No sé qué se le pasó por la mente, pero en lugar de los fideos frescos que había preparado, tomó un paquete de fideos instantáneos que estaba en el fondo.
Martín comenzó a lavar las verduras y a cortar la cebolla con una destreza que no tenía nada que ver con la imagen de un príncipe de la familia Segura.
¿Cuánto tiempo había pasado desde la última vez que lo vi así?
La escena cálida que tenía frente a mí me hizo sentir confusa.
Desde que comenzamos a salir y durante nuestro matrimonio, Martín nunca hizo las tareas domésticas. , lo tenía muy bien cuidado.

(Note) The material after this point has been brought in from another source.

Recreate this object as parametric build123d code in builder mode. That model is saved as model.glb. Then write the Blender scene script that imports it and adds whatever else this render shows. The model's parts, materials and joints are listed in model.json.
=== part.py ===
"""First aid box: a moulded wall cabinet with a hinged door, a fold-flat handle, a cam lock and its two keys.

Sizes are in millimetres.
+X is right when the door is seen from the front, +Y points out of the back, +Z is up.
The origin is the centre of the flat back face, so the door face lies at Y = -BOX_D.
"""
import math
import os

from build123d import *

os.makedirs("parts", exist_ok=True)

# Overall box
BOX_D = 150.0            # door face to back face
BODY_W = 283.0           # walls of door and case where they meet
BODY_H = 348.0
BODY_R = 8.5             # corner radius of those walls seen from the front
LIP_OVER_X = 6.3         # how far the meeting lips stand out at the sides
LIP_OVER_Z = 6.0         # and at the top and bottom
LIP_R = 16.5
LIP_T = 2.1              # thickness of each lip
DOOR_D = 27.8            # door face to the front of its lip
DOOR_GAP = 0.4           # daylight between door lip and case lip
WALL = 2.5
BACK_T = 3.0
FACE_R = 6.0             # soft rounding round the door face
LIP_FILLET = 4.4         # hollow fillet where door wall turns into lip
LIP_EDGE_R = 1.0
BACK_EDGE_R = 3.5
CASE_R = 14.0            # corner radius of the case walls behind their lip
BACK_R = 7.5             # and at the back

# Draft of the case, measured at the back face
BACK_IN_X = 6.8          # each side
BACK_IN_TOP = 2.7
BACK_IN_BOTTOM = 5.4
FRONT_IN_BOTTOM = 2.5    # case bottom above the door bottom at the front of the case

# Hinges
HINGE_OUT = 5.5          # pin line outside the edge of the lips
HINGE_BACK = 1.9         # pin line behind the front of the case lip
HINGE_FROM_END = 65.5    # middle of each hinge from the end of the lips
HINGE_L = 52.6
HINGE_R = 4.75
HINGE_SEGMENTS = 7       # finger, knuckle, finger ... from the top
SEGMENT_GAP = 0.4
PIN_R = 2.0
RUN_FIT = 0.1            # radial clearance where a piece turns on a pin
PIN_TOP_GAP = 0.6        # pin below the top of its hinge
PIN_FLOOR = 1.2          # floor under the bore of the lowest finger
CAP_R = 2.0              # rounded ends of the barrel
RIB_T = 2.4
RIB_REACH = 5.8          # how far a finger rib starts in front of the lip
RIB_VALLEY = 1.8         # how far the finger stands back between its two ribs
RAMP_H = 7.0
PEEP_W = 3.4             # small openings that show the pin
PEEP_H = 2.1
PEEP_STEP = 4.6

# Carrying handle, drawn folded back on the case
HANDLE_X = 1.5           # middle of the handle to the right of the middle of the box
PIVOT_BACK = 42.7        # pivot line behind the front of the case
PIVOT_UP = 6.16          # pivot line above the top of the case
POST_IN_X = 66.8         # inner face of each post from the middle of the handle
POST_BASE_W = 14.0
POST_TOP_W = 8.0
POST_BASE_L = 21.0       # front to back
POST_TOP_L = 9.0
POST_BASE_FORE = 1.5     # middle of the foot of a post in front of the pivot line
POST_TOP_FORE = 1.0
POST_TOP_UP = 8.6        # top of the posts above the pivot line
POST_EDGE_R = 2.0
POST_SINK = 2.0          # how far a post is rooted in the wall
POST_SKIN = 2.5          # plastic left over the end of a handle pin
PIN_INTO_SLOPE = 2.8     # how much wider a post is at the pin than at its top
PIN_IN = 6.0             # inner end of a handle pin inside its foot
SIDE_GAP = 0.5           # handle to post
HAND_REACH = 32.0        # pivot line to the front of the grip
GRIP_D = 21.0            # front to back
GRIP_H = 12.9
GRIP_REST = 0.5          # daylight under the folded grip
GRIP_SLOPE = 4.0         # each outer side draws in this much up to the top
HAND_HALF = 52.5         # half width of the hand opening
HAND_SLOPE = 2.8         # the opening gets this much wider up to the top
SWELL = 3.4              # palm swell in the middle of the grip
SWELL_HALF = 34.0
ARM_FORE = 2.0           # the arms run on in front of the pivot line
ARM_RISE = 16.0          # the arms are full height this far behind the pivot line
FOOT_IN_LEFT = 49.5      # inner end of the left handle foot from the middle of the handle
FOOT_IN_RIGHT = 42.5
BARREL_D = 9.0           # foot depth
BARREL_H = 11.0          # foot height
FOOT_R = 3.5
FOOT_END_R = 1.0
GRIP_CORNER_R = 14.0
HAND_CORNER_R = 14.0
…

Después de que Estefanía lo abandonara para casarse con otro, fui yo quien lo acompañó y lo ayudó a superar ese año oscuro.
Un año después, Martín de repente me pidió que saliéramos juntos.
Acepté con el corazón lleno de alegría.
Luego, cuando empezó a hacerse cargo del negocio de la empresa, comenzó a beber con frecuencia, y después de beber siempre se quejaba de dolor de estómago.
Yo también le preparaba fideos en esos momentos.
No le gustaban los fideos instantáneos, así que aprendí a hacer fideos a mano, practicando día y noche.
En ese entonces, solo pensaba en ser buena con él, en mostrarle mi amor.
Estaba convencida de que si era lo suficientemente buena con él, algún día se daría cuenta y me amaría como amaba a Estefanía.
Cuando por fin aprendí, frunció ligeramente el ceño al ver los cortes que me rompían la piel de las manos mientras comía sus fideos y, por primera vez, se inclinó sobre mí y me sopló con cuidado en las heridas.
Me sentí sorprendida y atreviéndome, lo abracé y le dije en tono juguetón: "Martín, ¿puedes ser así de bueno conmigo siempre?"
Me arrepentí de inmediato.
Estaba a punto de disculparme cuando escuché la voz fría de Martín sobre mi cabeza. Dijo: "Está bien."
En ese momento, me lo prometió, dijo que sí.
Pero ahora, ha roto su promesa.
Aunque, claro, Estefanía es su única, la única persona para quien sus principios realmente importan.